According to Gartner, the key enterprise applications that companies will spend on include business intelligence (BI), collaboration, customer relationship management (CRM), supply chain management and enterprise resource planning (ERP), among others.

Not surprising, ERP software accounts for the largest slice of the pie, with revenues tipped to reach US$24.9 billion in 2012. This is followed by office suites at US$16.5 billion and BI at US$13 billion. The red-hot CRM market dominated by the likes of Oracle, SAP and Salesforce.com is on pace to exceed US$13 billion this year.

Gartner analysts said enterprises are also looking at alternative software acquisition models in a bid to shift spending from capital expenditure to operating expenditure. That means instead of paying for large “megasuites” upfront, companies are increasingly considering cloud-based apps that can be consumed on a subscription basis.

This spells good news for cloud service providers, who have been positioning their pay-as-you-go offerings as cost-effective solutions to counter the effects of economic belt tightening.

“After more than a decade of SaaS and cloud service use, adoption continues to grow and evolve within the enterprise application markets.
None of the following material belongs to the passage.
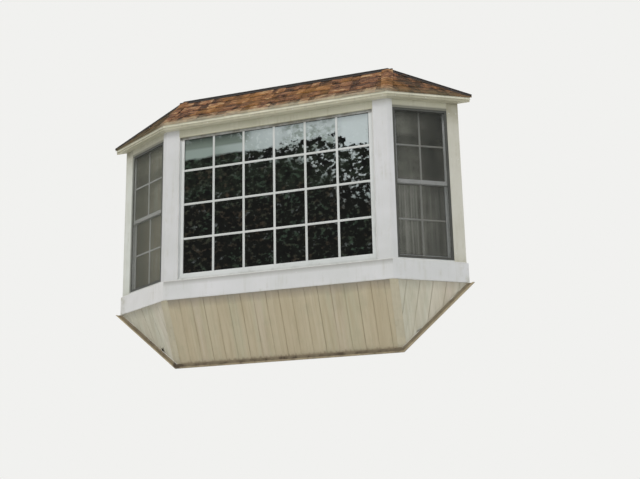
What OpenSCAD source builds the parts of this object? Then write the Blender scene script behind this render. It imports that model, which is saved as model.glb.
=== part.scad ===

This is occurring as tighter capital budgets demand leaner alternatives, popularity and familiarity with the model increase, and interest in SaaS and cloud computing grows,” said Eid said.

“Adoption varies between and within markets. Although use is expanding to a wider range of applications and solutions, the most widespread use is still characterized by horizontal applications with common processes, among distributed virtual workforce teams and within Web 2.0 initiatives.”

SaaS and cloud-based services are forecast to grow in usage, expanding from 11 per cent of enterprise application spending in 2010 to 16 percent in 2015.